### [Required work]
Scan the material and copy every line in which "materials" appears.

### [Dataset content]
##########

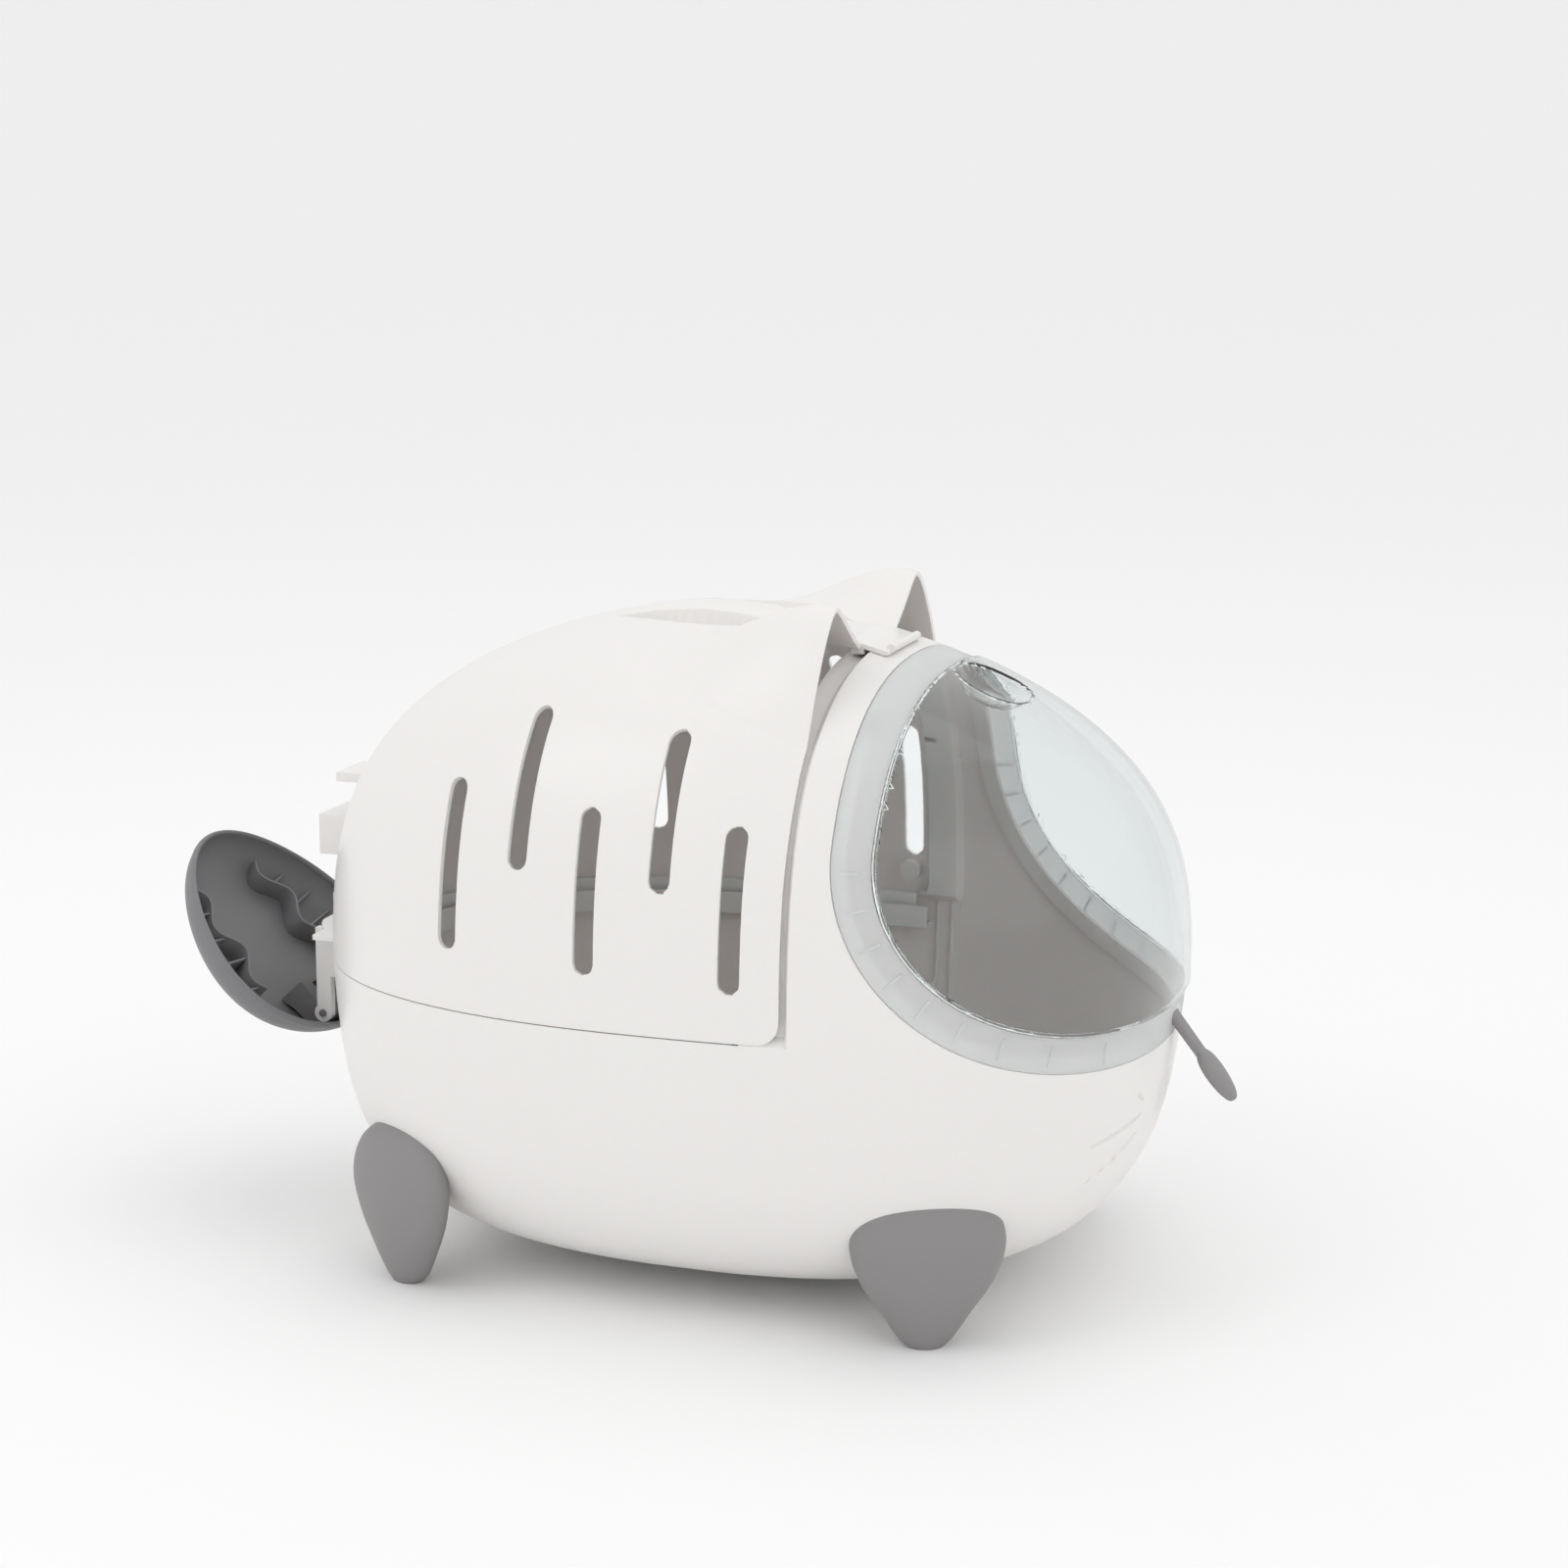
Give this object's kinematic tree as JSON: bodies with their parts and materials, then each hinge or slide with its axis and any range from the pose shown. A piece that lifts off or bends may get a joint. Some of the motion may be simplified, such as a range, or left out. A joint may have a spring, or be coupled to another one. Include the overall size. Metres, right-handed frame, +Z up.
{
  "type": "hooded cat litter box",
  "caption": "Cat-shaped hooded litter box: footed tub with face cowl, lift-off vented hood with ears, clear domed visor with nose pull and hinged tail dish.",
  "frame": {"origin": "on the floor, under the middle of the whole object with the tail open", "axes": "+X to the cat's face, +Z up, +Y to the cat's left"},
  "size_m": [0.6936, 0.3904, 0.4222],
  "materials": {
    "white_plastic": "satin moulded polypropylene, warm white",
    "paw_grey": "fine matt moulded plastic, mid grey",
    "tail_grey": "matt moulded plastic, dark grey",
    "nose_grey": "matt moulded plastic, grey",
    "clear_plastic": "clear polished plastic",
    "frosted_plastic": "lightly frosted clear plastic"
  },
  "bodies": {
    "base": {"base_tub": "white_plastic", "tail_bracket": "white_plastic", "tail_pin": "tail_grey", "paw_front_left": "paw_grey", "paw_front_right": "paw_grey", "paw_rear_left": "paw_grey", "paw_rear_right": "paw_grey"},
    "hood_carrier": {"hood_hook": "white_plastic"},
    "hood": {"hood_shell": "white_plastic", "hood_catch": "white_plastic", "hood_tongue": "white_plastic", "hood_rear_lug": "white_plastic", "hood_boss_left": "white_plastic", "hood_boss_right": "white_plastic"},
    "visor": {"visor_dome": "clear_plastic", "visor_rim": "frosted_plastic", "visor_hook_left": "clear_plastic", "visor_hook_right": "clear_plastic", "visor_prong_left": "clear_plastic", "visor_prong_right": "clear_plastic", "nose_pull": "nose_grey"},
    "tail": {"tail_dish": "tail_grey", "tail_clip": "tail_grey"}
  },
  "joints": [
    {"name": "hood_lift", "type": "slide", "parent": "base", "child": "hood_carrier", "axis": [0, 0, 1], "range_m": [0, 0.24]},
    {"name": "hood_tilt", "type": "hinge", "parent": "hood_carrier", "child": "hood", "pos_m": [0.1349, 0, 0.3912], "axis": [0, 1, 0], "range_deg": [0, 25]},
    {"name": "visor_pull", "type": "slide", "parent": "base", "child": "visor", "axis": [0.9397, 0, 0.3419], "range_m": [0, 0.22]},
    {"name": "tail_hinge", "type": "hinge", "parent": "base", "child": "tail", "pos_m": [-0.2451, 0, 0.132], "axis": [0, 1, 0], "range_deg": [0, 36]}
  ]
}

##########

### [Output below]
Give this object's kinematic tree as JSON: bodies with their parts and materials, then each hinge or slide with its axis and any range from the pose shown. A piece that lifts off or bends may get a joint. Some of the motion may be simplified, such as a range, or left out. A joint may have a spring, or be coupled to another one. Include the overall size. Metres, right-handed frame, +Z up.
  "materials": {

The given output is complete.